Ein wesentlicher Schritt in der Digitalisierung ist das Sammeln und die Zugangsmöglichkeit des Wissens und der Netzwerke aller Bankerinnen und Banker. Durch eine digitale, KI-gestützte Plattform kann dieses Wissen strukturiert und für alle Teammitglieder verfügbar gemacht werden. Durch den Einsatz von Technologien wie künstlicher Intelligenz und maschinellem Lernen können ausserdem interne und externe Daten und Informationen zusammengeführt und so aufbereitet werden, dass sie genau dann verfügbar sind, wenn sie benötigt werden.
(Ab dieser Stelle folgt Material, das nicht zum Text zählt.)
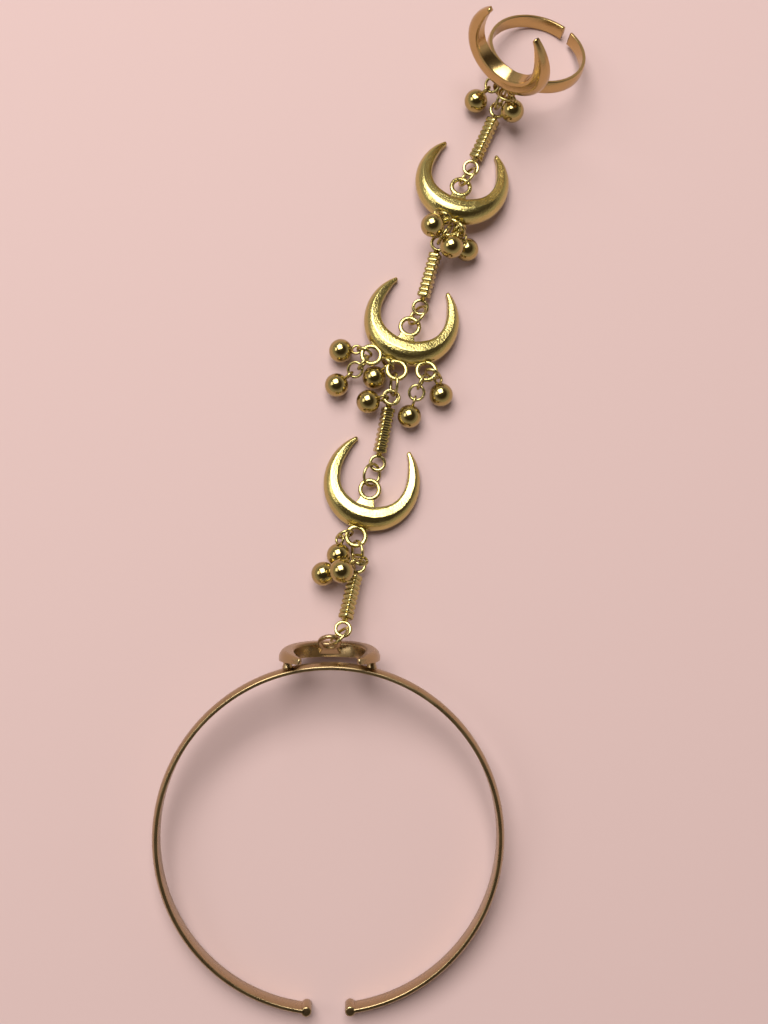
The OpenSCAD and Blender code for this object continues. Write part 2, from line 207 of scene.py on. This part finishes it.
# Triangles under this area, in square metres, are left out
SLIVER = 1e-15
# Points this far beyond a bar's body belong to its loops
PAST_BODY = 0.5 * MM


# Materials
def new_material(name):
    mat = bpy.data.materials.new(name)
    mat.use_nodes = True
    tree = mat.node_tree
    return mat, tree, tree.nodes["Principled BSDF"]


def noise(tree, coord, scale, detail):
    texture = tree.nodes.new("ShaderNodeTexNoise")
    texture.inputs["Scale"].default_value = scale
    texture.inputs["Detail"].default_value = detail
    tree.links.new(coord.outputs["Object"], texture.inputs["Vector"])
    return texture.outputs["Fac"]


def gold(name, color, roughness, grain=0.0, grain_scale=5000):
    """Gold-tone plate: an even metal with faint smudges in its gloss, and a cast grain where asked."""
    mat, tree, bsdf = new_material(name)
    bsdf.inputs["Metallic"].default_value = 1
    coord = tree.nodes.new("ShaderNodeTexCoord")
    cloud = noise(tree, coord, SMUDGE_SCALE, SMUDGE_DETAIL)
    gloss = tree.nodes.new("ShaderNodeMapRange")
    gloss.inputs["To Min"].default_value = max(GLOSS_MIN, roughness - SMUDGE)
    gloss.inputs["To Max"].default_value = roughness + SMUDGE
    tree.links.new(cloud, gloss.inputs["Value"])
    tree.links.new(gloss.outputs["Result"], bsdf.inputs["Roughness"])
    tint = tree.nodes.new("ShaderNodeMix")
    tint.data_type = "RGBA"
    tint.inputs["A"].default_value = (*[c * DARK_TINT for c in color], 1)
    tint.inputs["B"].default_value = (*[min(1, c * LIGHT_TINT) for c in color], 1)
    tree.links.new(cloud, tint.inputs["Factor"])
    tree.links.new(tint.outputs["Result"], bsdf.inputs["Base Color"])
    if grain:
        bump = tree.nodes.new("ShaderNodeBump")
        bump.inputs["Strength"].default_value = grain
        bump.inputs["Distance"].default_value = GRAIN_DEPTH
        tree.links.new(noise(tree, coord, grain_scale, GRAIN_DETAIL), bump.inputs["Height"])
        tree.links.new(bump.outputs["Normal"], bsdf.inputs["Normal"])
    return mat


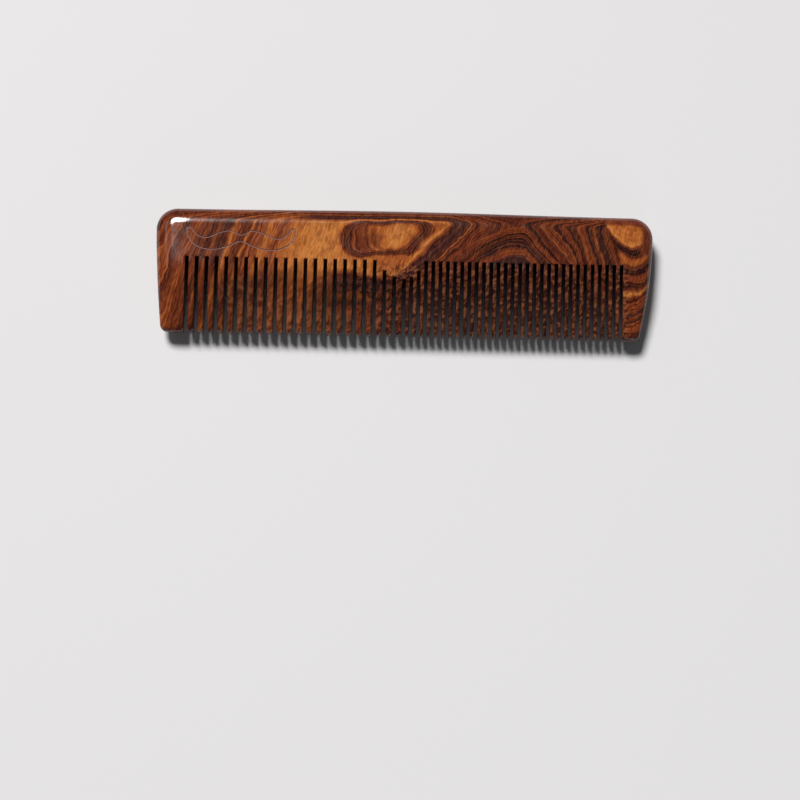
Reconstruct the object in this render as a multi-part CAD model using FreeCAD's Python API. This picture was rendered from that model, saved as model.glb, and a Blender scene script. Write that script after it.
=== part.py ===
import FreeCAD, Part
import math
import os

# Beard comb, sawn and carved from one board of dense hardwood. It lies on its flat back:
# +X runs along the comb from the coarse teeth to the fine teeth, +Y from the tips to the
# spine, +Z out of the decorated front. The origin is under the middle of its box.

Vector = FreeCAD.Vector

# ---- driving dimensions, millimetres ----
LENGTH = 165.0            # across both ends, at the level of the shoulders
HEIGHT = 42.3             # from the crest of the spine to the tooth tips
THICKNESS = 12.0          # of the spine
TIP_THICKNESS = 3.6       # of the teeth, at their tips

SPINE_CROWN = 0.7         # how much the spine rises from the corners to mid-length
SHOULDER_RADIUS = 7.0     # upper corners, seen from the front
GUARD_TIP_RADIUS = 2.2    # lower corners of the two end guards, seen from the front
EDGE_RADIUS = 4.0         # rounding between a face and the rim, on the spine
TIP_EDGE_RADIUS = 1.5     # the same rounding at the tooth tips

# how each end draws in below its shoulder: lean (mm per mm) and bow (mm per square mm)
COARSE_END = {"side": -1, "lean": 0.055, "bow": 0.0007}
FINE_END = {"side": 1, "lean": 0.030, "bow": 0.0030}

FACE_FLAT_TO = 1.5        # the faces are flat from the spine down to this Y
FACE_BEND = 7.0           # length of the bend between the flat face and the tapered one

SLOT_WIDTH = 1.15
SLOT_ROOT_Y = 3.35        # level of the slot roots, away from the middle
SLOT_ROOT_RADIUS = 0.3
SLOT_EASING = 0.3         # chamfer along each tooth edge
COARSE_PITCH = 3.27
COARSE_SLOTS = 23
COARSE_TIP_RADIUS = 0.8
FINE_PITCH = 2.39
FINE_SLOTS = 30
FINE_TIP_RADIUS = 0.55
LAST_COARSE_SLOT_X = 0.3
DIP_DEPTH = 6.2           # the slot roots drop this far where coarse teeth meet fine ones
DIP_SLOTS = 3             # the drop fades out over this many slots to each side

MOTIF_X = -54.0           # centre of the engraved moustache
MOTIF_Y = 9.6
MOTIF_LINE = 0.5          # width of the engraved line
MOTIF_DEPTH = 0.3
# half of the moustache outline, from its upper middle round the curled tip to its lower middle
MOTIF_HALF = [(0.0, 1.3), (3.4, 2.7), (7.2, 2.0), (11.2, 0.3), (14.2, 0.8), (16.2, 2.8), (17.2, 3.7),
              (18.0, 3.0), (17.6, 0.6), (15.6, -2.0), (12.2, -3.5), (8.0, -3.6), (3.6, -2.3), (0.0, -0.9)]
MOTIF_SAMPLES = 72        # points along each edge of the engraved line

# ---- derived values ----
CREST_Y = HEIGHT / 2
TIP_Y = -HEIGHT / 2
CORNER_Y = CREST_Y - SPINE_CROWN
SHOULDER_Y = CORNER_Y - SHOULDER_RADIUS
TAPER_RISE = (THICKNESS - TIP_THICKNESS) / 2
TAPER_ANGLE = math.atan(TAPER_RISE / (FACE_FLAT_TO - FACE_BEND / 2 - TIP_Y))
MARGIN = 1.0              # cutting tools run this far past the wood
NO_LENGTH = 0.01          # a side of a box shorter than this counts as zero
HALF_ROOT = math.sqrt(0.5)


def end_x(end, y):
    """X of one end's rim at height y."""
    drop = SHOULDER_Y - y
    return end["side"] * (LENGTH / 2 - end["lean"] * drop - end["bow"] * drop * max(drop, 0.0))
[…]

Dies erhöht die Effizienz und die Relevanz der Informationen für spezifische Projekte oder Entscheidungen. Schlussendlich ermöglicht uns der Einsatz von Technologie bei Zumera, einen hohen Qualitätsstandard sicherzustellen, der mit rein manueller Arbeit kaum abbildbar wäre.

Vielerorts beklagt man den Mangel an Talenten – wie sieht es bei Ihnen aus, wer sollte sich mit Ihnen in Verbindung setzen?

Wir suchen Talente im klassischen M&A-Bereich, achten hier aber darauf, besonders unternehmerische Personen einzustellen, die Innovationsgeist, Eigeninitiative und Anpassungsfähigkeit mitbringen. Die Kombination aus Investmentbanking und Wachstumsunternehmen zieht jedenfalls viele Talente an. Wir werden in den kommenden Jahren weitere Standorte eröffnen, um unseren neuen Kolleginnen und Kollegen die Standortwahl bieten zu können.

Wie steht es um Partnerschaften mit anderen Finanzdienstleistern?

Bei Zumera haben wir uns darauf spezialisiert, den Bereich kleinerer M&A-Transaktionen zu bedienen – ein Segment, das von grösseren Investmentbanken oft nicht prioritär behandelt wird. Unsere Partnerschaften mit diesen Banken sind zentral für unsere Strategie. Wir unterstützen sie dabei, diese kleineren, aber dennoch wichtigen Deals in hoher Qualität abzuwickeln. Wir wären sicher auch eine mögliche Tür für Investmentbanken, die auch mit ihrem Corporate-Banking-Geschäft in den europäischen Mittelstand wollen.

Und wenn wir in die Zukunft schauen: Wie wird Ihr Unternehmen 2030 aussehen?

Unsere Vision für Zumera im Jahr 2030 ist klar und ambitioniert: Wir streben an, die unangefochtene Nummer eins im europäischen M&A-Markt zu sein. Wir sehen uns nicht als ein Unternehmen, das in seiner Grösse begrenzt ist. Ganz im Gegenteil: Unsere Strategie und Struktur sind so ausgerichtet, dass wir mit zunehmender Grösse immer effizienter und effektiver werden. Wir sind überzeugt, dass unser Geschäftsmodell und unsere Arbeitsweise einzigartige Vorteile bieten, die sich mit wachsender Grösse multiplizieren. Zum einen verbessern wir kontinuierlich unsere Prozesse und Technologien, um die Qualität zu steigern. Zum anderen bedeutet Wachstum für uns auch eine Ausweitung unseres Netzwerks und unserer Expertise, was jedem und jeder einzelnen unserer Banker und Bankerinnen zugutekommt.